Alternatives considered

  • Keep business logic inline in cli/<command>.py. Rejected. The proxy block in cli/session.py lines 141-490 demonstrates the anti-pattern: the file became a sink of helper functions, monkeypatch surfaces, and "import this for tests" hooks. Even after the cli-ux-remediation arc, the residual proxy block exists to support legacy test patches and is on the deletion list for the D1 CLI-side PR (arch-d1-cli-side). The lesson is that business logic in CLI modules will attract test gravity, and the only durable fix is to move the logic out.
  • Full cli/<verb>/<noun>.py hierarchy (e.g. cli/generate/audio.py, cli/generate/video.py). Rejected as overkill for the current size of the surface. The flat cli/<noun>.py + cli/services/<noun>.py pattern handles the current 9-command surface cleanly; a hierarchical layout would add directory noise without solving a real problem. The pattern is open to revisit if the command count doubles.
  • A service-locator / DI container (e.g. wired, dependency-injector). Rejected. The codebase has < 10 service modules and < 30 distinct collaborators; the cognitive cost of a DI framework dwarfs the benefit. Plain Python imports + Protocol-typed parameters are sufficient at this scale.
  • Move business logic into the Python API layer (_<domain>.py) and have the CLI call the Python API. Partial alternative, applied where it fits.

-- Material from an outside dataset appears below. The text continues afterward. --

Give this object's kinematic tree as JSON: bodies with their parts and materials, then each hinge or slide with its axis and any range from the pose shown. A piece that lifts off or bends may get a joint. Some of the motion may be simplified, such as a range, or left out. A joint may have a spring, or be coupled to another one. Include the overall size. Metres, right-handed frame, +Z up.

The Python API (NotebooksAPI, SourcesAPI, etc.) carries the protocol-level concerns (one RPC = one method). CLI services carry the workflow-level concerns (validate user input, choose between two RPC paths, fan out across multiple accounts). The split between "protocol verb" (Python API) and "workflow verb" (CLI service) is real and intentional; not every CLI helper belongs on the Python API.

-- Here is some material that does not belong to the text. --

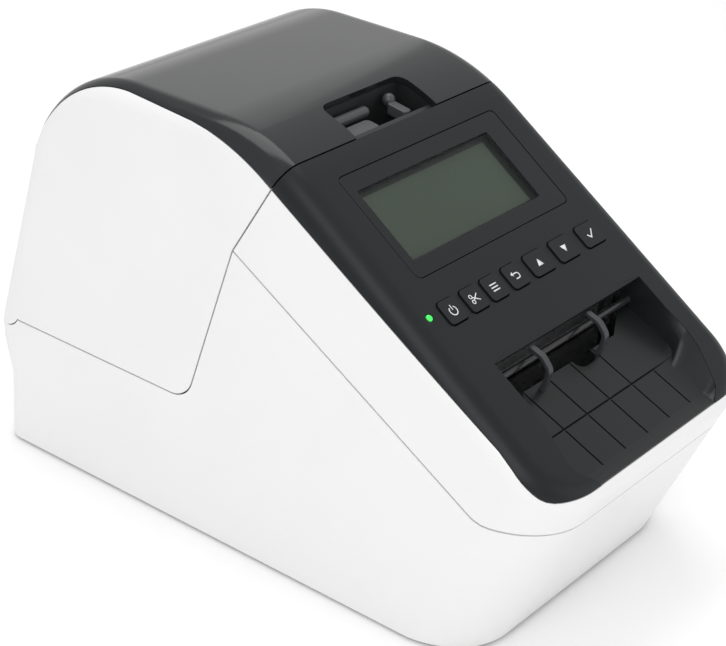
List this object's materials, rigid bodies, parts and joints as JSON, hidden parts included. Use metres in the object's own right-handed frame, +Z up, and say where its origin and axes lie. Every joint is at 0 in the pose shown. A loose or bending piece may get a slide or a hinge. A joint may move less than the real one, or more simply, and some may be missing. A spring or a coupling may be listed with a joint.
{
  "type": "label maker",
  "caption": "Desktop label printer with a hinged roll cover, sloping panel with display and push keys, label outlet with tray, feed rollers, print head and cutter.",
  "frame": {"origin": "centre of the footprint, on the surface the feet stand on", "axes": "+Z up, the front with the label outlet faces -Y, +X to the right seen from the front"},
  "size_m": [0.1252, 0.2329, 0.1452],
  "materials": {
    "white_plastic": "satin",
    "charcoal_plastic": "satin",
    "black_plastic": "matte",
    "key_plastic": "matte",
    "rib_plastic": "matte",
    "gear_plastic": "satin",
    "rubber": "matte",
    "steel": "brushed",
    "aluminium": "satin",
    "paper": "matte",
    "card": "matte",
    "board": "satin",
    "ceramic": "gloss",
    "sensor": "gloss",
    "window": "gloss",
    "display": "satin",
    "light": "gloss"
  },
  "bodies": {
    "base": {"base_plate": "black_plastic", "base_screws": "steel", "chassis_screws": "steel", "control_panel": "charcoal_plastic", "cutter_motor": "steel", "display_module": "display", "display_window": "window", "feed_motor": "steel", "fixed_blade": "steel", "front_bulkhead": "black_plastic", "front_frame": "white_plastic", "gear_posts": "steel", "head_pivot_shaft": "steel", "hinge_brackets": "steel", "key_board": "board", "label_guide": "black_plastic", "label_sensor": "sensor", "lower_case": "white_plastic", "main_board": "board", "mains_inlet": "black_plastic", "mechanism_chassis": "steel", "network_socket": "steel", "outlet_ribs": "rib_plastic", "output_tray": "black_plastic", "platen_bearings": "black_plastic", "power_supply": "board", "roll_compartment": "black_plastic", "roll_guide_left": "rib_plastic", "roll_guide_right": "rib_plastic", "rubber_feet": "rubber", "spring_plate": "steel", "status_light": "light", "usb_device_socket": "steel", "usb_host_socket": "steel"},
    "cover": {"roll_cover_shell": "white_plastic", "roll_cover_top": "charcoal_plastic", "cover_well": "black_plastic", "grip_bar": "black_plastic", "hinge_pins": "steel"},
    "roll": {"label_roll": "paper", "roll_core": "card"},
    "platen": {"platen_rubber": "rubber", "platen_shaft": "steel", "platen_gear": "gear_plastic"},
    "idler": {"idler_gear": "gear_plastic"},
    "motor_rotor": {"motor_pinion": "gear_plastic"},
    "head": {"print_head": "ceramic", "head_bracket": "aluminium", "head_springs": "steel"},
    "blade": {"moving_blade": "steel", "blade_carrier": "steel"},
    "cutter_wheel": {"cutter_gear": "gear_plastic"},
    "cutter_rotor": {"cutter_pinion": "gear_plastic"},
    "key_back_body": {"key_back": "key_plastic"},
    "key_cut_body": {"key_cut": "key_plastic"},
    "key_down_body": {"key_down": "key_plastic"},
    "key_menu_body": {"key_menu": "key_plastic"},
    "key_ok_body": {"key_ok": "key_plastic"},
    "key_power_body": {"key_power": "key_plastic"},
    "key_up_body": {"key_up": "key_plastic"}
  },
  "joints": [
    {"name": "cover_hinge", "type": "hinge", "parent": "base", "child": "cover", "pos_m": [0, 0.111, 0.05], "axis": [-1, 0, 0], "range_deg": [0, 75]},
    {"name": "roll_spin", "type": "hinge", "parent": "base", "child": "roll", "pos_m": [0, 0.056, 0.072], "axis": [1, 0, 0], "continuous": true},
    {"name": "platen_spin", "type": "hinge", "parent": "base", "child": "platen", "pos_m": [0, -0.052, 0.068], "axis": [1, 0, 0], "continuous": true},
    {"name": "idler_spin", "type": "hinge", "parent": "base", "child": "idler", "pos_m": [-0.048, -0.03006, 0.05644], "axis": [1, 0, 0], "continuous": true},
    {"name": "motor_spin", "type": "hinge", "parent": "base", "child": "motor_rotor", "pos_m": [-0.048, -0.02, 0.042], "axis": [1, 0, 0], "continuous": true},
    {"name": "head_lift", "type": "hinge", "parent": "base", "child": "head", "pos_m": [0, -0.027, 0.084], "axis": [-1, 0, 0], "range_deg": [0, 4], "stiffness_Nm_per_rad": 0.3, "deforming": ["head_springs"]},
    {"name": "blade_slide", "type": "slide", "parent": "base", "child": "blade", "axis": [0, 0, -1], "range_m": [0, 0.005]},
    {"name": "cutter_gear_spin", "type": "hinge", "parent": "base", "child": "cutter_wheel", "pos_m": [0.041, -0.057, 0.08], "axis": [1, 0, 0], "range_deg": [0, 36]},
    {"name": "cutter_motor_spin", "type": "hinge", "parent": "base", "child": "cutter_rotor", "pos_m": [0.041, -0.045, 0.08], "axis": [1, 0, 0], "range_deg": [-72, 0]},
    {"name": "back_press", "type": "slide", "parent": "base", "child": "key_back_body", "axis": [0, 0.559, -0.8292], "range_m": [0, 0.0008], "stiffness_N_per_m": 400},
    {"name": "cut_press", "type": "slide", "parent": "base", "child": "key_cut_body", "axis": [0, 0.559, -0.8292], "range_m": [0, 0.0008], "stiffness_N_per_m": 400},
    {"name": "down_press", "type": "slide", "parent": "base", "child": "key_down_body", "axis": [0, 0.559, -0.8292], "range_m": [0, 0.0008], "stiffness_N_per_m": 400},
    {"name": "menu_press", "type": "slide", "parent": "base", "child": "key_menu_body", "axis": [0, 0.559, -0.8292], "range_m": [0, 0.0008], "stiffness_N_per_m": 400},
    {"name": "ok_press", "type": "slide", "parent": "base", "child": "key_ok_body", "axis": [0, 0.559, -0.8292], "range_m": [0, 0.0008], "stiffness_N_per_m": 400},
    {"name": "power_press", "type": "slide", "parent": "base", "child": "key_power_body", "axis": [0, 0.559, -0.8292], "range_m": [0, 0.0008], "stiffness_N_per_m": 400},
    {"name": "up_press", "type": "slide", "parent": "base", "child": "key_up_body", "axis": [0, 0.559, -0.8292], "range_m": [0, 0.0008], "stiffness_N_per_m": 400}
  ],
  "couplings": [
    {"joint": "idler_spin", "follows": "platen_spin", "ratio": -0.9375},
    {"joint": "motor_spin", "follows": "platen_spin", "ratio": 2.5},
    {"joint": "cutter_gear_spin", "follows": "blade_slide", "rad_per_m": 125},
    {"joint": "cutter_motor_spin", "follows": "blade_slide", "rad_per_m": -250}
  ]
}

  • Co-locate the service module inside the same file as the command (e.g. cli/source.py::services). Rejected. Single-file co-location was the starting point; the cli-ux audit measured the test friction (every test had to import from a file that also imported Click) and chose physical separation. The cost of one extra import is well below the cost of mixing Click decorators with importable business logic.